Begin at the first line below and copy each line exactly, ending with the line where "return p.x, p.y, p.z" appears.

-----

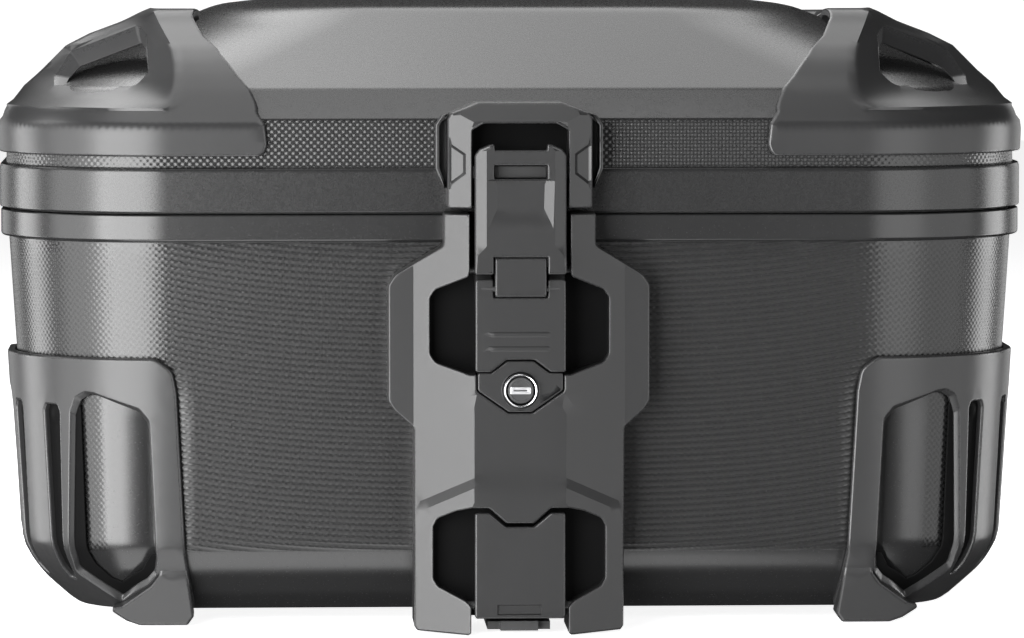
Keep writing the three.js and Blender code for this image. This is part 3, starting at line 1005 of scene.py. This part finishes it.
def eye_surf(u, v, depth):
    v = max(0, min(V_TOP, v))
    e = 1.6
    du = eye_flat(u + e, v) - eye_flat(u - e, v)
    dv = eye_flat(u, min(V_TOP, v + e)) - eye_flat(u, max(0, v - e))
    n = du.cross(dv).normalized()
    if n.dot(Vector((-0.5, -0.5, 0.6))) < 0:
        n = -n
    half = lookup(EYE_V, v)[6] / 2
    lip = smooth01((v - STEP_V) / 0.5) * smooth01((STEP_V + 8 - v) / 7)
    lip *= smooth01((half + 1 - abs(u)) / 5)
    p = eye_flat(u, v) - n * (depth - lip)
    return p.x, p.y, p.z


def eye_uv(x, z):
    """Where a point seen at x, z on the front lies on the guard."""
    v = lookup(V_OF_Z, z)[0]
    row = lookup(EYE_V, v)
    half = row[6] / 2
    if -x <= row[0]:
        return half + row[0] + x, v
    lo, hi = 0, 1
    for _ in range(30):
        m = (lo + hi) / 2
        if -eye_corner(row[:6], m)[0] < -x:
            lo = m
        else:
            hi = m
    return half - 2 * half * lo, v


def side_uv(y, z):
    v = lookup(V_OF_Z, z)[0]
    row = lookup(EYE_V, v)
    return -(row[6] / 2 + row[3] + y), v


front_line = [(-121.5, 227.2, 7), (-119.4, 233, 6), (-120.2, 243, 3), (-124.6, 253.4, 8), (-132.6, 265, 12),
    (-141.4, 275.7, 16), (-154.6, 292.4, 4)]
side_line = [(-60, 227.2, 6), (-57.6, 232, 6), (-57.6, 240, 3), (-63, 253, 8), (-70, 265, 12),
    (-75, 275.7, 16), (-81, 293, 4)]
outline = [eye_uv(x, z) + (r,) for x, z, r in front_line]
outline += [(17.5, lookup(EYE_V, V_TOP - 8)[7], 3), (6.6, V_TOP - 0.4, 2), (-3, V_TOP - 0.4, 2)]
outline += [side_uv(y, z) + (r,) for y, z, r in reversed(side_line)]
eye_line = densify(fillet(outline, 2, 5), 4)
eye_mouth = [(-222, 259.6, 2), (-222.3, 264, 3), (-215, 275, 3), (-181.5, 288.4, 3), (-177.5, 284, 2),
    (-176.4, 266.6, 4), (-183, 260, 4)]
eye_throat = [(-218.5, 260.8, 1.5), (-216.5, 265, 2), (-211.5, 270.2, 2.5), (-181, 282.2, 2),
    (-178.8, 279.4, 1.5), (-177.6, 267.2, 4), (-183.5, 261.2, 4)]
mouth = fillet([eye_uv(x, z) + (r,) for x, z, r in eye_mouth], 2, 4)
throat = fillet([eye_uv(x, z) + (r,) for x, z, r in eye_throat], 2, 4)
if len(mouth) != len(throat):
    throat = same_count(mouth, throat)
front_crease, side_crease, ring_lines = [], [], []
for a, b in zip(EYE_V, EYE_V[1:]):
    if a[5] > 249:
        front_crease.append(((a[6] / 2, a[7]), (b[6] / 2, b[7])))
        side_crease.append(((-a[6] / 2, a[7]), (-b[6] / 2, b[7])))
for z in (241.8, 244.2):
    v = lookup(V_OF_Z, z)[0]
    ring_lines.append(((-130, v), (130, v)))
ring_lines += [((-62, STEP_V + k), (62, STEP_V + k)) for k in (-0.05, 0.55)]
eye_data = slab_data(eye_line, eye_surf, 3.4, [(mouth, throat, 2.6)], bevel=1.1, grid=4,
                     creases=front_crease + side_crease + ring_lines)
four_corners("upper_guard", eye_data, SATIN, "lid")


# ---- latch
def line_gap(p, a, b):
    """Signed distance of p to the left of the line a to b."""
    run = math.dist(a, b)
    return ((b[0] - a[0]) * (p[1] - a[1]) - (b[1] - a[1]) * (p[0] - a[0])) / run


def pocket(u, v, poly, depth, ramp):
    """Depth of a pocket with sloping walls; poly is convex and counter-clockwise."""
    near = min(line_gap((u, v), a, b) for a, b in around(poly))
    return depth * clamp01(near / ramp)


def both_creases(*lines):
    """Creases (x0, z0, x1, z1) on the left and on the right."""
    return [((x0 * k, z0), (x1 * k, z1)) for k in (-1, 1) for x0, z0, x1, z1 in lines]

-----

SOLUTION:
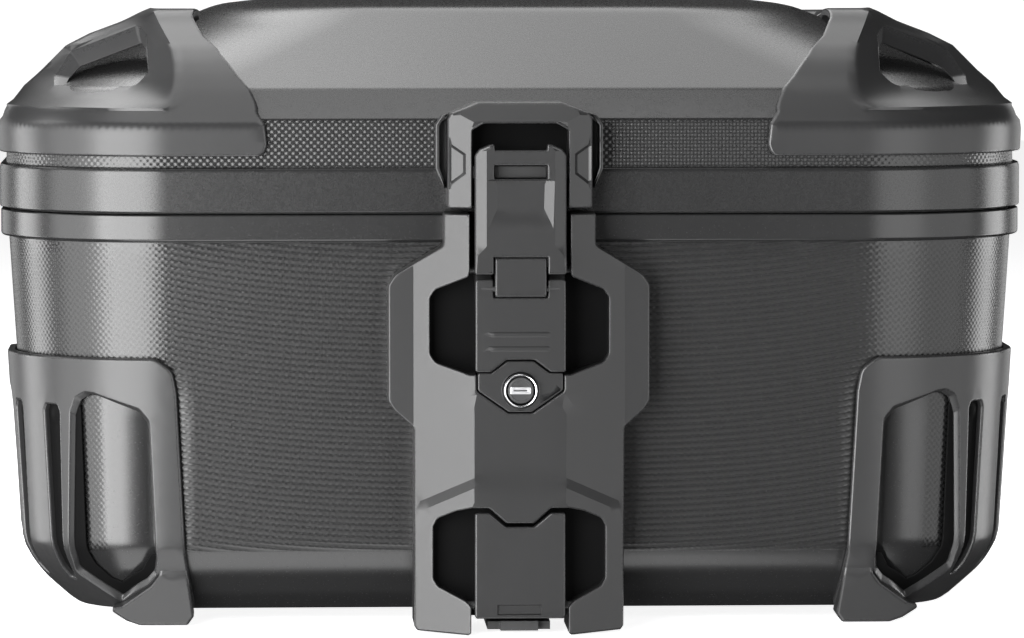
Keep writing the three.js and Blender code for this image. This is part 3, starting at line 1005 of scene.py. This part finishes it.
def eye_surf(u, v, depth):
    v = max(0, min(V_TOP, v))
    e = 1.6
    du = eye_flat(u + e, v) - eye_flat(u - e, v)
    dv = eye_flat(u, min(V_TOP, v + e)) - eye_flat(u, max(0, v - e))
    n = du.cross(dv).normalized()
    if n.dot(Vector((-0.5, -0.5, 0.6))) < 0:
        n = -n
    half = lookup(EYE_V, v)[6] / 2
    lip = smooth01((v - STEP_V) / 0.5) * smooth01((STEP_V + 8 - v) / 7)
    lip *= smooth01((half + 1 - abs(u)) / 5)
    p = eye_flat(u, v) - n * (depth - lip)
    return p.x, p.y, p.z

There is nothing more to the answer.